A veteran civil rights leader says this year's Democratic presidential field represents what she and others who have worked for equal rights have long anticipated.
Myrlie Evers-Williams, whose home is in Bend, Oregon, was in Cincinnati on Friday to preview a new Smithsonian traveling exhibit called "Freedom's Sisters" that showcases the pivotal roles that she and 19 other black women have played in the struggle for civil rights.
The exhibit will be hosted at the National Civil Rights Museum in Memphis, Tenn. between January and April of next year.
Referring to the strong candidacies of a woman and a black man, Evers-Williams said: "I knew this day would come; it was a matter of when."
She said people need to look at the candidacies of Sen. Barack Obama and Sen. Hillary Rodham Clinton in one sense as the result of years of work by many people _ including those represented in the exhibit _ who have struggled for equal rights, regardless of race or gender.
"It's more than time for this to happen," Evers-Williams said.
Fellow civil rights activists and exhibit honorees Dorothy Height, Sonia Sanchez and Charlayne Hunter-Gault also attended the preview and ribbon-cutting at the Cincinnati Museum Center, where the exhibit opens to the public Saturday. The four, along with activist and university professor Kathleen Cleaver, are the only living women among 20 whose lives are chronicled in the exhibit.
Evers-Williams' husband, NAACP leader Medgar Evers, was assassinated in their driveway in Mississippi in 1963, and she continued her activism after his death. She served as chairwoman of the board of the National Association for the Advancement of Colored People and become the first black female commissioner of public works in Los Angeles.
Height, who was elected president of the National Council of Negro Women in 1957, was often the only woman attending top civil rights meetings in the 1950s and 1960s. Poet and playwright Sanchez was a leading voice in the Black Power movement of the 1960s, while journalist Hunter-Gault and another student won a court case enabling them in 1961 to become the first black students at the University of Georgia.
Height, 95, said she also was thrilled to live to see the strong candidacies of a black man and a woman and to see an exhibit honoring some of the many black women who have contributed to the growth of civil rights _ women she said have not always received enough recognition for their efforts.
"When I look back and see all these women who always had a positive outlook and knew what could happen, it makes me so grateful to be part of this," Height said. "I hope the young people seeing these stories will realize that we have come a long way, but we also have a long way to go."
The exhibition was created by the Cincinnati Museum Center in collaboration with the Smithsonian Institution Traveling Exhibition Service and made possible by a grant from the Ford Motor Co. Fund. It is for all ages, but is aimed primarily at young people _ especially those in upper elementary school and middle school grades.

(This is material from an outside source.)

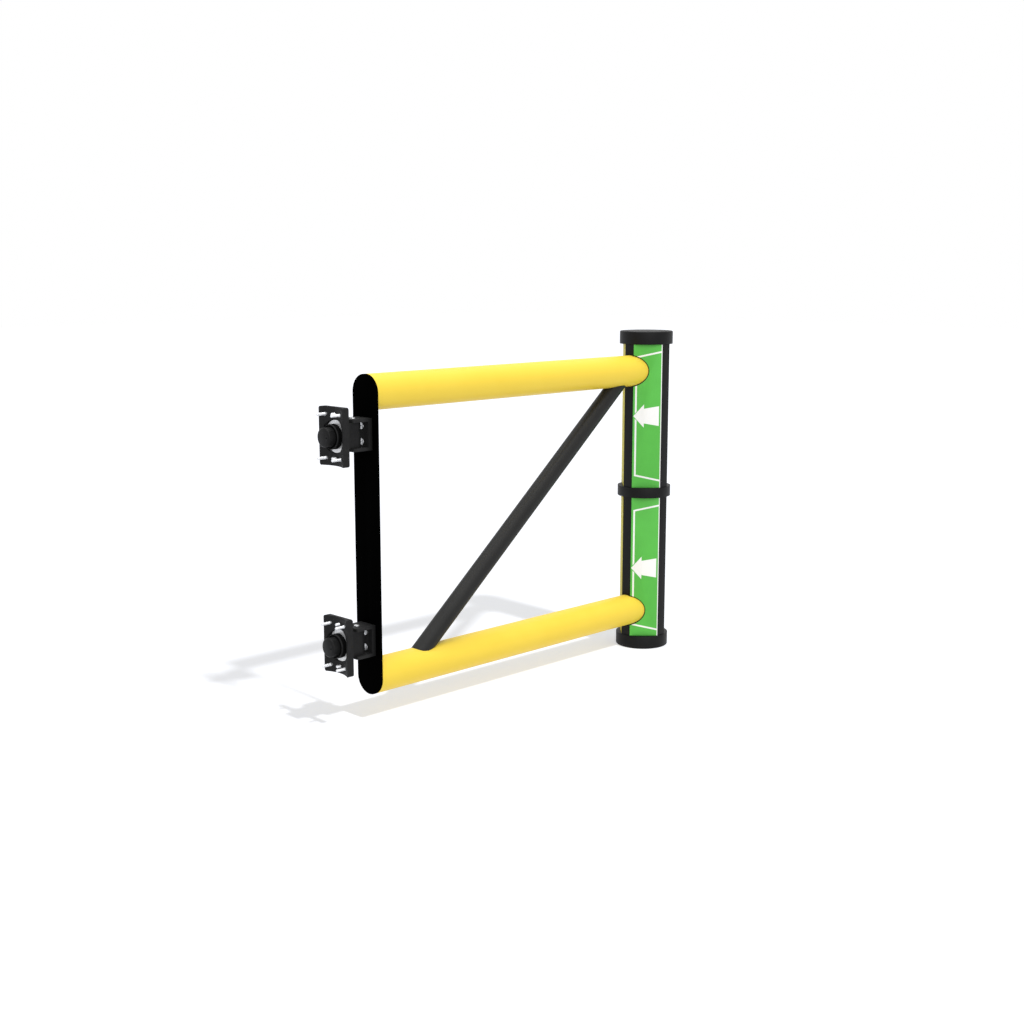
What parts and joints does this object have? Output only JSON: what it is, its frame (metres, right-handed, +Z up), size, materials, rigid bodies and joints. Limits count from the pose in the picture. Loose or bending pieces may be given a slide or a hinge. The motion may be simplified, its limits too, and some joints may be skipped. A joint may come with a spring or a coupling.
{
  "type": "guard-rail swing gate leaf with hinge plates",
  "caption": "Pedestrian guard-rail swing gate: a braced two-rail leaf with a sign column at its free end, on hinge plates that bolt to a round post.",
  "frame": {"origin": "centre of the lower hinge plate's bolt pattern, in the plane of the two flat lands that meet the post", "axes": "+X from the hinge side along the closed leaf to the column, +Y across the leaf, +Z up; the wall bolts stand out towards -X"},
  "size_m": [1.7636, 0.2172, 1.31],
  "materials": {
    "rail_yellow": "smooth moulded yellow polymer tube with a soft sheen",
    "black_casting": "black powder-coated casting",
    "black_plate": "deep black closing plate",
    "black_plastic": "black moulded polymer, satin",
    "black_tube": "black polymer tube with a soft sheen",
    "bright_steel": "bright zinc-plated steel",
    "sign_green": "green printed sign panel with a white arrow and doorway outline",
    "sign_yellow": "plain yellow sign panel"
  },
  "bodies": {
    "post_side": {"lower_post_plate": "black_casting", "lower_hub": "black_plastic", "lower_hub_washer": "bright_steel", "lower_wall_bolts": "bright_steel", "lower_centre_screws": "bright_steel", "upper_post_plate": "black_casting", "upper_hub": "black_plastic", "upper_hub_washer": "bright_steel", "upper_wall_bolts": "bright_steel", "upper_centre_screws": "bright_steel"},
    "leaf": {"lower_leaf_bracket": "black_casting", "lower_bracket_bolts": "bright_steel", "lower_bracket_nuts": "bright_steel", "lower_hinge_pin": "bright_steel", "upper_leaf_bracket": "black_casting", "upper_bracket_bolts": "bright_steel", "upper_bracket_nuts": "bright_steel", "upper_hinge_pin": "bright_steel", "end_plate": "black_plate", "lower_rail": "rail_yellow", "upper_rail": "rail_yellow", "diagonal_brace": "black_tube", "lower_column_body": "black_plastic", "upper_column_body": "black_plastic", "bottom_cap": "black_plastic", "column_ring": "black_plastic", "top_cap": "black_plastic", "lower_front_sign": "sign_green", "lower_left_sign": "sign_yellow", "lower_back_sign": "sign_green", "lower_right_sign": "sign_yellow", "upper_front_sign": "sign_green", "upper_left_sign": "sign_yellow", "upper_back_sign": "sign_green", "upper_right_sign": "sign_yellow"}
  },
  "joints": [
    {"name": "gate_swing", "type": "hinge", "parent": "post_side", "child": "leaf", "pos_m": [0.092, 0, 0], "axis": [0, 0, 1], "range_deg": [-90, 90]}
  ]
}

"We wanted to give young visitors a chance to walk into history and understand the incredibly important role these women played," Fredie Adelman, director of exhibits with the Smithsonian traveling service, said.
The exhibition includes large-scale photos of the women accompanied by information about their contributions and several interactive displays.
Included are well-known women such as Rosa Parks, whose refusal to give up her bus seat to a white man in Montgomery, Ala., in 1955 led to the end of segregation in public transportation and helped spark the civil rights movement. But also honored are women who may not be as well known _ like educator Septima Poinsette Clark.
Clark, fired in 1956 after 40 years as a South Carolina teacher because of her NAACP membership, later started the Citizenship Schools that taught adults reading and writing skills required to pass voter literacy tests.
Clark's granddaughter traveled from her home in Atlanta to see the exhibit. She said it would have made her grandmother very proud, but she also would have been very humble.
"She didn't think anyone should think big things of her," said Yvonne Clark, who cried when she saw the exhibit. "She just did what she felt was the right thing to do."